Mr. Richard Ottaway (Croydon, South): The hon. Gentleman does not need one.

Mr. Garnier: It is not for me to enter into personal banter with my hon. Friend, or to make comments about what is inside the head of the hon. Member for Carlisle (Mr. Martlew).

As my hon. Friend the Member for Wimbledon(Dr. Goodson-Wickes) is precluded from speaking in the debate, because he is the parliamentary private secretary to my right hon. Friend the Secretary of State for Transport, I want to pay tribute to him for the work that he has done on behalf of his constituents to ensure that the Government and London Transport are kept fully up to the mark with regard to the southern end of the Northern line, about which a great deal has been said this evening. He has pressed vehemently for improvements in rolling stock, particularly new arrangements through the PFI, which was discussed earlier by my hon. Friend the Member for Hendon, South (Mr. Marshall) and which has provided huge improvements to what used to be called the misery line, but which I understand can no longer be so called.

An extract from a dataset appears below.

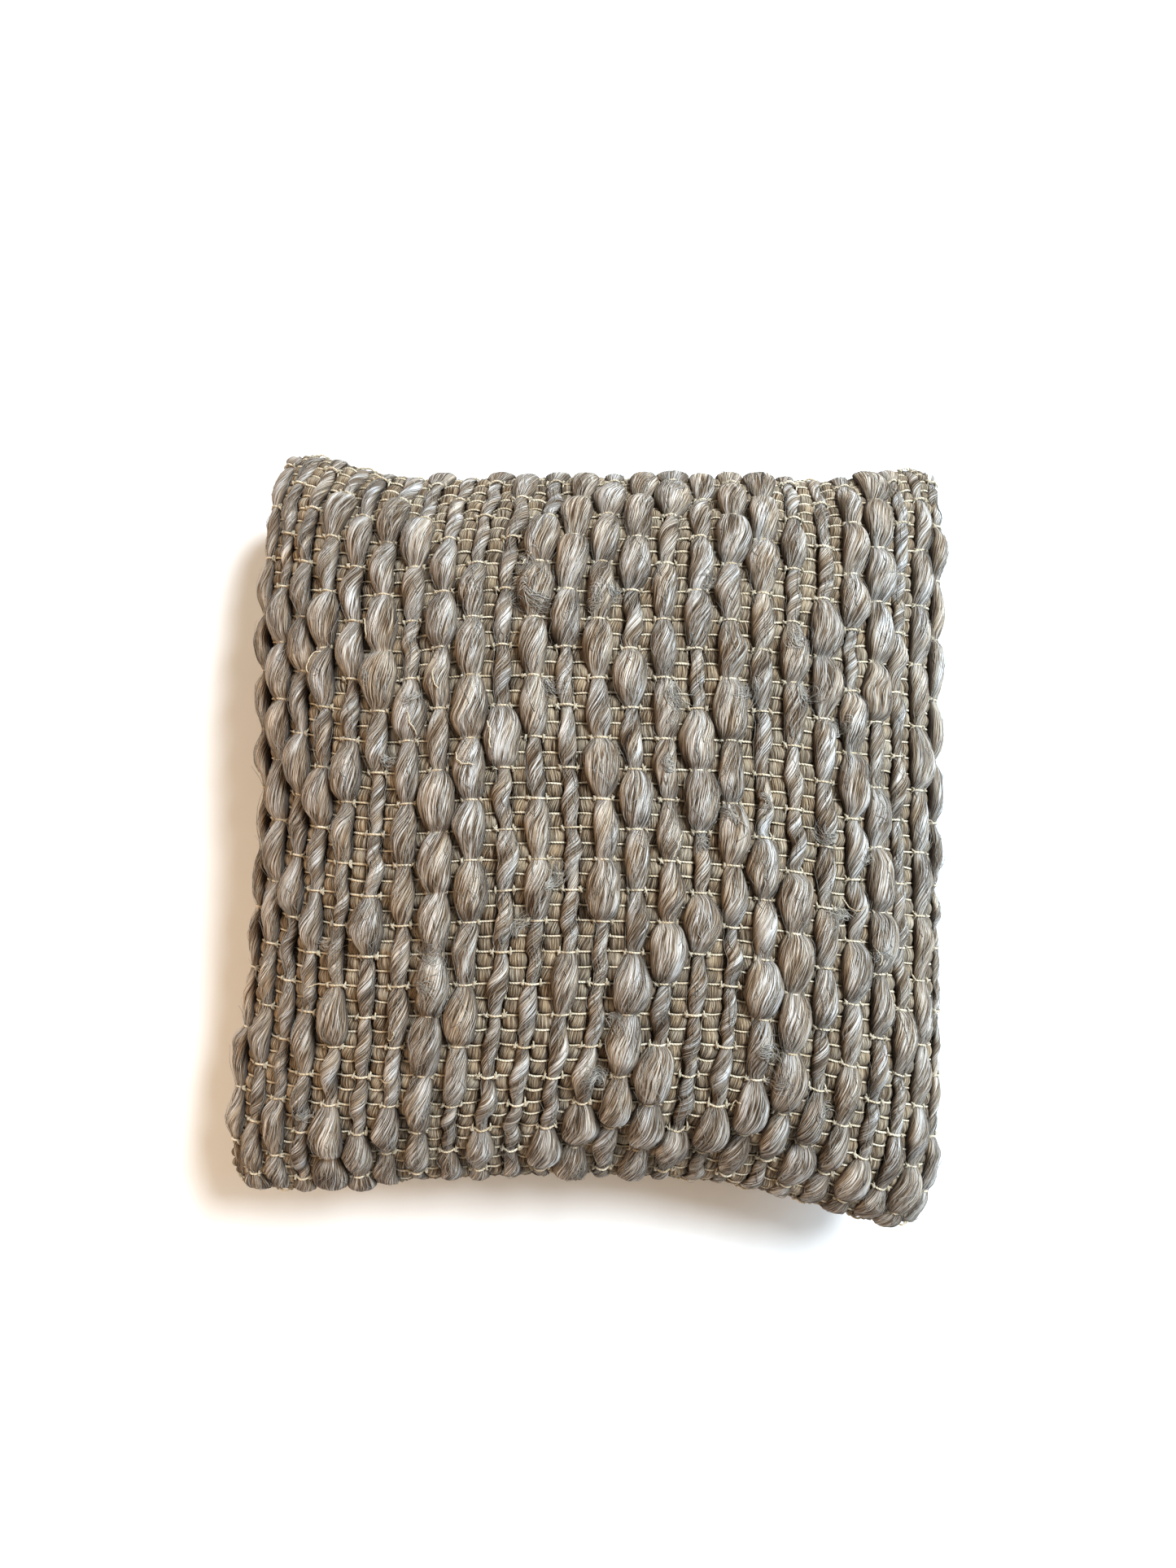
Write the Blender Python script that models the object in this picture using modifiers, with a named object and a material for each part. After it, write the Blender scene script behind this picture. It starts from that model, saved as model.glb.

My hon. Friend the Minister and many other hon. Members this evening have described this wholly uncontroversial Bill as a technical measure. It removes legal obstacles which would otherwise prevent LT from getting on with what it should be getting on with. This is part of a range of initiatives that the Government and the Department have entered into during the past year or so in order to introduce private finance into these huge and most important publicly needed projects.

Listening to the hon. Member for Eastleigh(Mr. Chidgey), I found it extremely difficult to decide whether he intended to vote for or against the motion, to abstain, or perhaps to go for a combination of all three. No doubt we shall discover later this evening.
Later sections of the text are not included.